By Stephen Taylor / Daily Yomiuri Staff Writer
It's 30 years since the punk revolution blew apart the music scene in Britain and one of the seminal bands of the era, the Buzzcocks , will be in Japan next week for the first time in 10 years.
This year's Flat-Pack Philosophy showed that the veteran Manchester group can still knock out listenable punk-tinged pop, even if it's hard to believe they debuted as long ago as 1976.
In an interview with The Daily Yomiuri on the telephone from Brisbane during the band's tour of Australia, founder member and vocalist Pete Shelley says he still very much enjoys playing after all these years, even if he draws the line at claiming the band is still relevant to the public at large.
"For me, it's a day-to-day thing. It's very relevant to me. But it's a bit difficult now to actually work out what is relevant [for everyone else] because everything's more of an a la carte experience nowadays," Shelley says.
"It's like the end of a sort of mass culture where everybody did the same thing at the same time and now there's lots of people going around with their little headphones on, all experiencing different things."
But many of the iPod generation are plugged into music that is influenced not only by punk but also by the music of England's northern city of Manchester.
While most of the British punk scene in the late 1970s was focused on London, the Buzzcocks, along with bands like the Fall and Slaughter and the Dogs, remained in Manchester. In fact, Shelley and songwriting partner Howard Devoto were responsible for organizing the Sex Pistols' first gig in the city in June 1976.
"We weren't part of the London scene so I think people thought we were a bit exotic," Shelley recalls.
Manchester's role as punk's provincial outpost would alter the city's image, giving it a musical identity that would spawn a number of bands that were to have a lasting impact on the music industry over the following decades, such as Joy Division, the Stone Roses and Oasis.
But how many Manchester bands does Shelley himself feel the Buzzcocks influenced?
"Well, I suppose in a modest way, most, if you know what I mean. Every time we bump into [Oasis'] Noel Gallagher he's always saying how much he liked the Buzzcocks. Inspiral Carpets, they were big Buzzcocks fans. It gave people a sense of pride in being in Manchester."

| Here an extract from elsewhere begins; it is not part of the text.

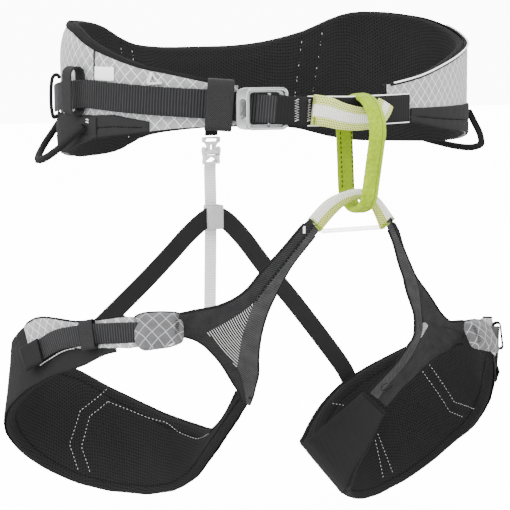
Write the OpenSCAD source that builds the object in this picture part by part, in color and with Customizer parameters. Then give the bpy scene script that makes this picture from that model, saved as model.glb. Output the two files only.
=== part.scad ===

One teenager who later echoed Shelley's non-gender-specific lyrics took a particular interest in the group.
"Morrissey used to hang around our office all the time, taking notes," he says of the former Smiths' frontman.
Yet some people argue that the Buzzcocks were merely a lighter version of the Sex Pistols. The lyrics of "Orgasm Addict," the band's first major label single, may have been banned from radio play, but the Pistols had already been there and done that with God Save the Queen, almost topping the chart into the bargain, four months earlier.
Even the name seems to be borrowed from the outrageous imagery of the Pistols.
When it comes to the name, at least, Shelley has a much more straightforward explanation of the band's moniker, and one which has nothing to do with Sex Pistols or marital aids.
"When me and Howard Devoto went to London to try and track down the Sex Pistols...we bought a copy of Time Out [the city's main listings magazine at the time]."
"It was the week that a new TV series called Rock Follies [was starting] and the headline for the little preview of the show said, 'It's the buzz, cock.'" (If that doesn't make much sense to you, it might help to know that "cock" is a colloquial form of address occasionally used in British English.)
"It was a line from one of the characters saying it was the buzz of the music, that's the feeling you get when you play music live and Howard saw 'Buzz, cock' and took away the comma and there you have a word," he explains.
The group's annus mirabilis was undoubtedly 1978, when they scored no fewer than five British top 40 hits, the most notable being Ever Fallen in Love With Someone You Shouldn't've--a classic pop song that, like many of Shelley's lyrics, addresses romance from the premise that love is neither comfortable nor eternal, but painful and transient, a theme that struck a chord with disaffected youths of both sexes at the time.
A listen to the new album reveals that his lyrics, particularly on Wish I Never Loved You, a favorite of Shelley's and the first single taken from the album, still draw from the same well of inspiration, with the results still fresh after all these years.
But doesn't every punk reach an age when he or she considers calling it a day and leaving behind a career of angst?
Not this one. The 51-year-old Shelley insists he has no plans to get out the pipe and slippers or take up gardening any time soon.
"There'd be nothing to retire to. If you retire, you end up doing what you enjoy doing, don't you?" he says. "I've got a job, if you can call it that, and my occupation is what I enjoy doing."
And that job is the same now as it was 30 years ago. It's all about giving you a buzz...cock.
The Buzzcocks will play Sept. 21 at Duo Music Exchange, Shibuya, Tokyo at 7 p.m (03) 5466 0777 and Sept 22 at Shangri-La, Osaka, (06) 6233 8888.